## Exercise objective
Copy whichever lines contain the string "model".

## Dataset extract
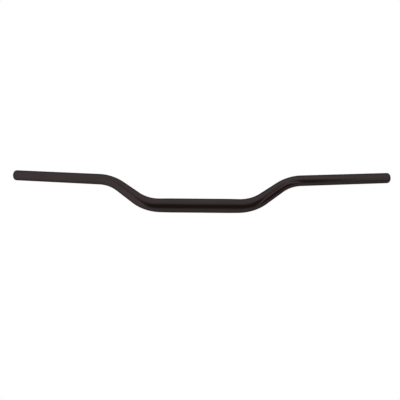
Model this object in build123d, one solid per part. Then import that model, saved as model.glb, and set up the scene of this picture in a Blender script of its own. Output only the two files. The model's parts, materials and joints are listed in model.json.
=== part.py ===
from build123d import *

import os
from itertools import pairwise
from math import cos, radians, tan

# One bent and tapered aluminium tube, with a push-in plug in each end.
# The origin is the middle of the clamping zone, on the tube's centreline. +X runs along that
# zone to the rider's left hand, +Y runs back to the rider and +Z is up. The grips are level.
# Lengths are in millimetres and angles in degrees.

# The tube tapers from the clamping zone to the grips, with the same wall all the way.
CLAMP_DIAMETER = 28.6
GRIP_DIAMETER = 22.2
WALL = 4.0
CLAMP_ZONE_LENGTH = 130.0
TAPER_START = CLAMP_ZONE_LENGTH / 2  # distances along the centreline, from its middle
TAPER_END = 200.0
END_CHAMFER = 0.6

# The centreline of each side: along the clamping zone to the knee, up and back to the
# shoulder, then out along the grip.
WIDTH = 808.0  # between the tops of the plugs' heads
KNEE_X = 106.5
SHOULDER_X = 183.5
SHOULDER_BACK = 42.0
RISE = 45.5
SWEEP_ANGLE = 16.0
KNEE_RADIUS = 80.0
SHOULDER_RADIUS = 100.0

# A plug: a crowned head as wide as the grip, over a hollow stem with fins that hold it in.
HEAD_RADIUS = 11.0
HEAD_HEIGHT = 5.0
HEAD_RIM = 4.7  # where the crown would meet the head's side
HEAD_ROUND = 3.4
HEAD_CHAMFER = 0.4
STEM_RADIUS = 5.4
STEM_LENGTH = 27.0
STEM_HOLE_RADIUS = 3.6
STEM_HOLE_DEPTH = 28.5  # a little way into the head
STEM_CHAMFER = 0.6
COLLAR_LENGTH = 2.0
FIN_RADIUS = GRIP_DIAMETER / 2 - WALL - 0.05
FIN_COUNT = 5
FIN_PITCH = 4.5
FIN_LIP = 0.7
FIN_SLOPE = 2.0

SIDES = {"left": 1, "right": -1}  # the side of the X axis on which each hand's grip is


def outer_radius(distance):
    """The tube's outer radius at a distance along its centreline."""
    share = (distance - TAPER_START) / (TAPER_END - TAPER_START)
    share = min(max(share, 0), 1)
    return (CLAMP_DIAMETER + share * (GRIP_DIAMETER - CLAMP_DIAMETER)) / 2


def end_plane(side):
    """The plane of the tube's end face, looking out along the grip."""
    sweep_angle = radians(SWEEP_ANGLE)
    end_x = WIDTH / 2 - HEAD_HEIGHT * cos(sweep_angle)
    end_back = SHOULDER_BACK + (end_x - SHOULDER_X) * tan(sweep_angle)
    return Plane((side * end_x, end_back, RISE), z_dir=(side, tan(sweep_angle), 0))


def centreline(side):
    """The centreline of one side, from the middle out to the end."""
    corners = [
        (0, 0, 0),
        (side * KNEE_X, 0, 0),
        (side * SHOULDER_X, SHOULDER_BACK, RISE),
        end_plane(side).origin,
    ]
    return FilletPolyline(*corners, radius=[KNEE_RADIUS, SHOULDER_RADIUS])


def stretches(side):
    """The lines and arcs of one side outside the clamping zone, each with its end radii."""
    found = []
    travelled = 0
    for edge in centreline(side).edges():
        cuts = [(distance - travelled) / edge.length for distance in (TAPER_START, TAPER_END)]
        cuts = [0, *(cut for cut in cuts if 0 < cut < 1), 1]
        for first, last in pairwise(cuts):
            radii = [outer_radius(travelled + cut * edge.length) for cut in (first, last)]
            found.append((edge.trim(first, last), *radii))
        travelled += edge.length
    return found[1:]


def rod(path, start_radius, end_radius):
    """A solid rod along a line or an arc, from one radius to the other."""
    if path.geom_type == GeomType.LINE:
        plane = Plane(path @ 0, z_dir=path % 0)
        if start_radius == end_radius:
            return Solid.make_cylinder(start_radius, path.length, plane)
        return Solid.make_cone(start_radius, end_radius, path.length, plane)
    sections = [
        Plane(path @ share, x_dir=path.normal(), z_dir=path % share) * Circle(radius)
        for share, radius in enumerate([start_radius, end_radius])
    ]
    if start_radius == end_radius:
        return sweep(sections[0], path)
    return sweep(sections, path, multisection=True)


def bent_rod(inset):
    """The whole bar as a solid rod, this far inside the tube's outer surface."""
    clamp_zone = Rot(Y=90) * Cylinder(CLAMP_DIAMETER / 2 - inset, CLAMP_ZONE_LENGTH)
    return clamp_zone + [
        rod(path, start_radius - inset, end_radius - inset)
        for side in SIDES.values()
        for path, start_radius, end_radius in stretches(side)
    ]


def bar_tube():
    """The whole tube, with both edges of each end face chamfered."""
    tube = bent_rod(0) - bent_rod(WALL)
    right_end, *_, left_end = tube.faces().sort_by(Axis.X)
    return chamfer([*right_end.edges(), *left_end.edges()], END_CHAMFER)


def plug_head():
    """A plug's head, standing on the XY plane."""
    crown = TangentArc((0, HEAD_HEIGHT), (HEAD_RADIUS, HEAD_RIM), tangent=(1, 0))
    sides = Polyline((0, HEAD_HEIGHT), (0, 0), (HEAD_RADIUS, 0), (HEAD_RADIUS, HEAD_RIM))
    section = make_face(crown + sides)
    section = fillet(section.vertices().group_by(Axis.X)[-1].sort_by(Axis.Y)[-1], HEAD_ROUND)
    section = chamfer(section.vertices().group_by(Axis.X)[-1].sort_by(Axis.Y)[0], HEAD_CHAMFER)
    return revolve(Plane.XZ * section, Axis.Z)


def plug():
    """A plug that stands up the Z axis, with the seat of its head on the XY plane."""
    upright = (Align.CENTER, Align.CENTER, Align.MIN)
    stem = Pos(Z=-STEM_LENGTH) * Cylinder(STEM_RADIUS, STEM_LENGTH, align=upright)
    stem = chamfer(stem.edges().sort_by(Axis.Z)[0], STEM_CHAMFER)
    body = plug_head() + stem
    body += Pos(Z=-COLLAR_LENGTH) * Cylinder(FIN_RADIUS, COLLAR_LENGTH, align=upright)
    for index in range(FIN_COUNT):
        base = -COLLAR_LENGTH - (index + 1) * FIN_PITCH
        body += Pos(Z=base) * Cone(STEM_RADIUS, FIN_RADIUS, FIN_SLOPE, align=upright)
        body += Pos(Z=base + FIN_SLOPE) * Cylinder(FIN_RADIUS, FIN_LIP, align=upright)
    hole = Cylinder(STEM_HOLE_RADIUS, STEM_HOLE_DEPTH, align=upright)
    return body - Pos(Z=-STEM_LENGTH) * hole


nodes = {"bar_tube": bar_tube()}
for hand, side in SIDES.items():
    nodes[f"{hand}_end_plug"] = end_plane(side) * plug()

os.makedirs("parts", exist_ok=True)
for name, shape in nodes.items():
    export_step(shape, f"parts/{name}.step")
    size = shape.bounding_box().size
    print(f"{name}: {len(shape.solids())} solid, valid {shape.is_valid}, {shape.volume:.0f} mm3")
    print(f"    {size.X:.1f} x {size.Y:.1f} x {size.Z:.1f} mm")
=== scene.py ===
import json
from math import asin, ceil, cos, degrees, pi, radians, sin, sqrt, tan

import bmesh
import bpy
from mathutils import Matrix, Vector


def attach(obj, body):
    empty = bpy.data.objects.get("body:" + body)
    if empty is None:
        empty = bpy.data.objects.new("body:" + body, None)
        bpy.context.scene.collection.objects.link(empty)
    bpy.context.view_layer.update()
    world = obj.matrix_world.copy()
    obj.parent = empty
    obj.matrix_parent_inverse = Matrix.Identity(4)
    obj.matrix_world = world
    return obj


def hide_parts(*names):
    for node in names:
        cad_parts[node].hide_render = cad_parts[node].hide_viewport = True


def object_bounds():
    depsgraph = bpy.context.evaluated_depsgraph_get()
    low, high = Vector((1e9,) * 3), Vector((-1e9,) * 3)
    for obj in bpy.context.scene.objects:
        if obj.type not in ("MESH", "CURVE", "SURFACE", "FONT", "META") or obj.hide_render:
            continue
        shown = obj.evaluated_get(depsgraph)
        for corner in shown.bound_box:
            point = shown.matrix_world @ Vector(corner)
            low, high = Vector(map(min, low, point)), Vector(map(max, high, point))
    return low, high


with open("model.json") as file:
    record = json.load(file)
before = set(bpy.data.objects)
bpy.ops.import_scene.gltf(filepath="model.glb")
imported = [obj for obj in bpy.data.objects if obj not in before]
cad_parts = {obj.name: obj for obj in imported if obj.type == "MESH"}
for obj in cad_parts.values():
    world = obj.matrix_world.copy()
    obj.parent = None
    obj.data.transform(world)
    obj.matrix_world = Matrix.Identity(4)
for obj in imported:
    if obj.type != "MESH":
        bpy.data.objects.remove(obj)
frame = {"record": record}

cad_low, cad_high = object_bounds()
mounts = {mount["name"]: mount for mount in frame["record"]["mounts"]}

# Lengths are in metres. The bar's and the plugs' sizes are the ones in the part's source.
CLAMP_RADIUS = mounts["clamp_zone"]["dims"]["r_mm"] / 1000
GRIP_RADIUS = mounts["left_grip"]["dims"]["r_mm"] / 1000
TAPER_START = mounts["clamp_zone"]["dims"]["length_mm"] / 2000
TAPER_END = 0.2
WALL = 0.004
END_CHAMFER = 0.0006
WIDTH = 0.808
KNEE = Vector((0.1065, 0, 0))
SHOULDER = Vector((0.1835, 0.042, 0.0455))
SWEEP_ANGLE = radians(16)
KNEE_RADIUS = 0.08
SHOULDER_RADIUS = 0.1

HEAD_RADIUS = 0.011
HEAD_HEIGHT = 0.005
HEAD_RIM = 0.0047
HEAD_ROUND = 0.0034
HEAD_CHAMFER = 0.0004
STEM_RADIUS = 0.0054
STEM_LENGTH = 0.027
STEM_CHAMFER = 0.0006
HOLE_RADIUS = 0.0036
HOLE_DEPTH = 0.0285
COLLAR_LENGTH = 0.002
FIN_RADIUS = GRIP_RADIUS - WALL - 0.00005
FIN_COUNT = 5
FIN_PITCH = 0.0045
FIN_LIP = 0.0007
FIN_SLOPE = 0.002
GATE_RADIUS = 0.0011
GATE_BOTTOM_RADIUS = GATE_RADIUS * 0.85
GATE_DEPTH = 0.0002

SPOKES = 72  # faces round a ring
BEND_STEP = radians(2)
STRAIGHT_STEP = 0.025
ROUNDING_STEPS = 12
CROWN_RINGS = (0.8, 0.6, 0.4, 0.25)  # shares of the crown's radius
SAME_PLACE = 1e-6
SHARP_ANGLE = radians(35)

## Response
Model this object in build123d, one solid per part. Then import that model, saved as model.glb, and set up the scene of this picture in a Blender script of its own. Output only the two files. The model's parts, materials and joints are listed in model.json.
with open("model.json") as file:
bpy.ops.import_scene.gltf(filepath="model.glb")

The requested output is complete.